Quell’irascibile di Bollesan

C’è una foto meravigliosa. Venticinque giocatori più quattro fra tecnici e dirigenti, totale ventinove azzurri, schierati su quattro file – seduti a terra, seduti su una panchina, in piedi, in piedi su un’altra panchina -, per il ritratto ufficiale della prima Coppa del mondo, nel 1987. Poi pare che Massimo Mascioletti se ne sia uscito con una battuta, dev’essere stata una battuta travolgente se tutti i ventinove ridono, sorridono, si sganasciano, si piegano in due dalle risate. Che invece ci fosse poco da ridere, se ne sarebbero accorti poche ore dopo, alla prima partita, a Auckland, contro gli All Blacks, primo tempo 17-6 per i neozelandesi, risultato finale 70-6, e una storica meta di John Kirwan in slalom, da costa a costa, fra nove italiani.
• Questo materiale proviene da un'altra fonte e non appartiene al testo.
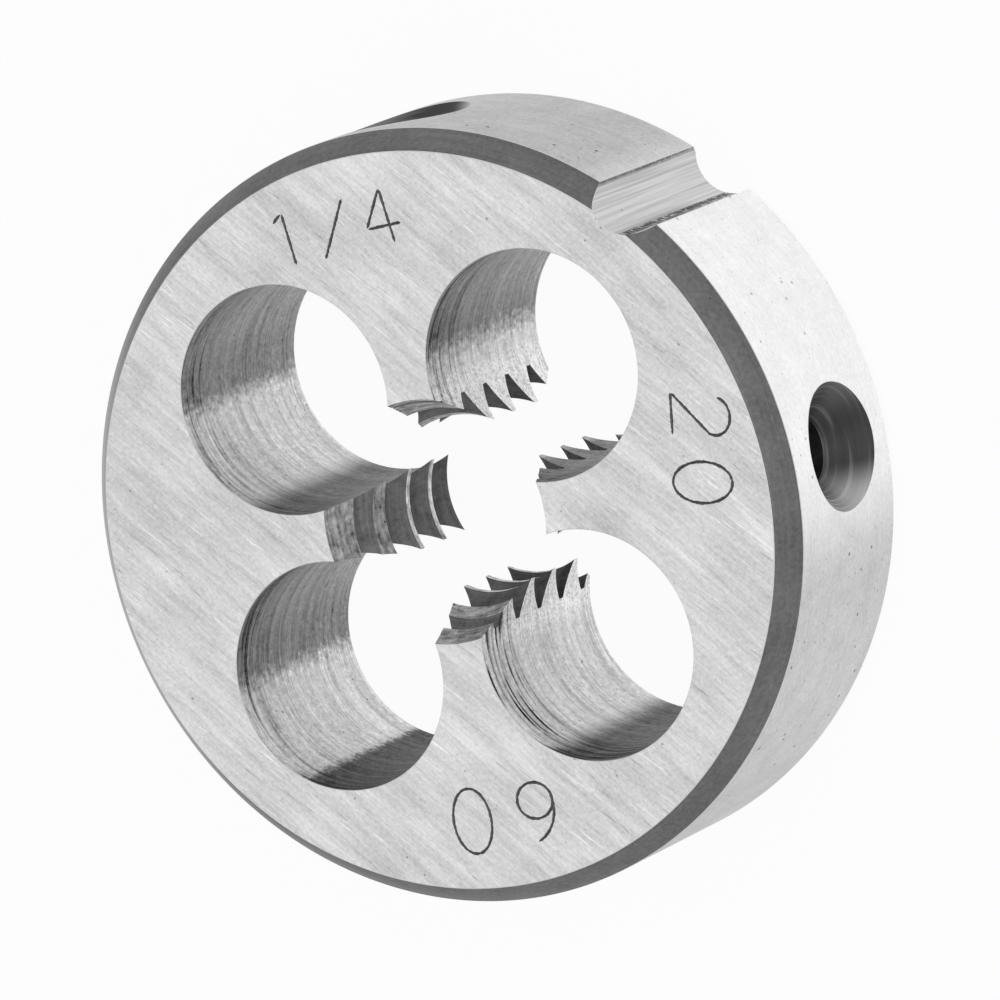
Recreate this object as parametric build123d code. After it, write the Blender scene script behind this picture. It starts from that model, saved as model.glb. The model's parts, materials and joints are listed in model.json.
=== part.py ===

Cominciare a commentare un libro da una foto, potrebbe anche sembrare strano. E forse lo è. Ma in questa foto c’è anima, c’è spirito, c’è filosofia: c’è la sostenibile leggerezza del rugby. Almeno, del rugby di Marco Bollesan. Uno che ha sempre considerato il rugby come una guerra cui segue la pace più allegra della vita.
S’intitola “Una meta dopo l’altra”, si sottotitola “Della vita e del rugby”, lo ha pubblicato Limina (142 pagine, 16 euro), lo ha scritto Gabriele Remaggi, ma lo ha dettato, raccontato, respirato Bollesan. Che ha cominciato dai genitori, e già da lì si capisce l’antifona: “Mio padre si chiamava Rodolfo, almeno, io lo conoscevo così, ma aveva anche un po’ di nomi d’arte: Alfonso, Gino, Giorgio. Ha fatto un sacco di mestieri, se si possono chiamare mestieri. Ha fatto il contrabbandiere, il gigolò in Costa Azzurra, giocava sempre a carte”, e “Mia madre, Iris, era splendida, amava fare la bella vita, ma anche lei non è che fosse molto regolare, è stata la prima morfinomane in Italia, so che è stata per un po’ di anni con uno a Roma”.
Il resto è spiegato, descritto, narrato così. Senza peli sulla lingua, a parte quelli che Bollesan rumina dai suoi baffi. Un teppista salvato dal rugby, un guerriero valorizzato dal rugby, tanto da diventarne ambasciatore, un uomo costruito dal rugby. Lui che del rugby è sempre stato un professionista, lui che con il rugby ha girato il mondo, lui che per il rugby si è tappezzato di punti democraticamente sparsi dalla testa ai piedi, lui che nel rugby ha fatto anche l’allenatore e il team manager e adesso lo scrittore. C’è un bel fiorire di “belin” e “rompicoglioni”, di “cazzo” e “cosa cazzo fai”. C’è una bella letteratura di storie, come quella di Campanella, estremo aquilano, “famoso perché faceva sempre la stessa finta: passaggio da una parte e scatto dall’altra. Non ci si poteva cascare, perché bastava tenergli d’occhio il bacino per capire che non avrebbe cambiato direzione. Invece quello ci cascò, e per colmo di scorno, accadde che cascò nella peggiore finta Campanella di sempre, fatta verso un compagno immaginario, visto che alla sinistra dell’estremo c’era solo la pista di ciclismo. E lì cadde lo sventurato, preso in giro fino alla morte da quel pubblico crudele. A L’Aquila non ci volle più andare”.
Qui in “Una meta dopo l’altra” c’è tutto Bollesan. Accentratore, protagonista, mattatore. Irascibile, invadente, insopportabile. Generoso, coraggioso, divertente. Travolgente, esagerato, implaccabile. Uno che ne ha prese, ma quante ne ha date. Uno che ne ha dette, ma quante ne ha fatte. Uno che ha il naso da pugile e gli occhi da assassino, che ha la pelle da gallese e il cuore da scozzese, che ha globuli ovali. Uno che non si è mai tirato indietro. Uno che non è andato lui al rugby, ma il rugby a essere andato da lui.